Arrrgh. This is a case where percentile ranking is fairly useless. If the 80th percentile is only a fraction of a percent away from the 7th percentile then it means that there isn't much difference between the two so looking at that as a metric is useless.

Imagine that the best hitting team in the majors was hitting .285 and the 20th best hitting team was hitting .283 then looking at percentile ranking isn't very instructive. If 44.5 is great and 45 is awful then it doesn't make much of difference.

Percentile rankings with such a small sample size is also useless. This is by far the toughest schedule that we have started with in the past few years. UCLA and Georgetown are down but they aren't FAU and Alcorn State. That number will probably improve in the next two games and go the other way for the OSU game.

The worrying number is an assist to TO ratio of less than one for our three main guards. It is so off right now that we might be able to get it above one before the OSU game.

milehighhawk 2 years, 10 months ago

What would be interesting there is to chart where we ranked after 6 games in each of those seasons.

Ben Kliewer 2 years, 10 months ago

Still, holding an average of 45% over 6 games including UK and Duke is pretty good in my book...and we'll pull it down that 2% to get back to our normal "Self"s this season. :)

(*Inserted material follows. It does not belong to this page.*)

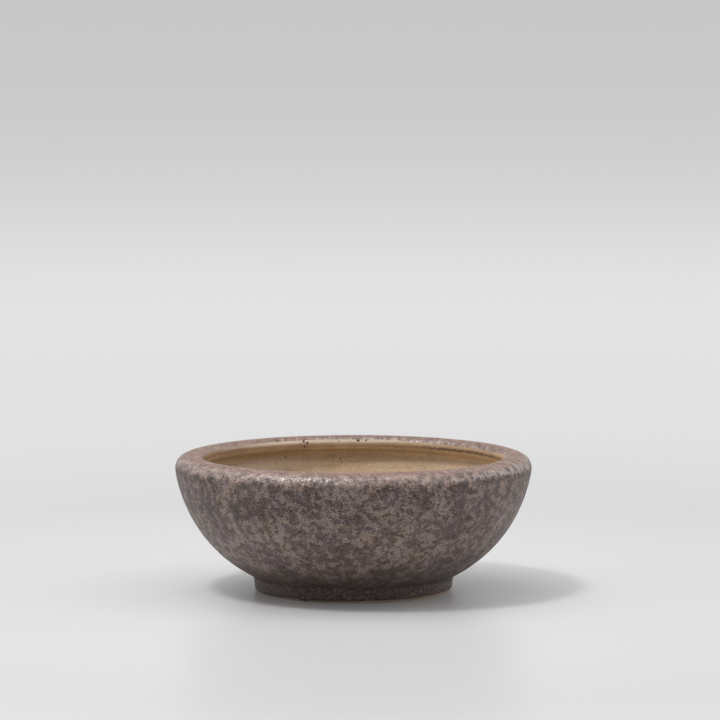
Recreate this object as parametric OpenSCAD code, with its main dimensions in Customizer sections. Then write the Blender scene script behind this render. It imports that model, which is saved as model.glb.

champs528808 2 years, 10 months ago

This hasn't been talked about much, but Tharpe needs to play more than 10 minutes! EJ and TT are not facilitators - they don't create shots for others, only themselves. How about starting Tharpe, TT, Releford, TRob and Withey with EJ coming off the bench (using that as a wake-up call like Bill's done with TT). I believe our best scoring line-up by the end of the year will be Tharpe, TT, EJ, TRob and Withey. Right now we have too many offensively retarded periods of time during games (bad shots, TO's, etc.)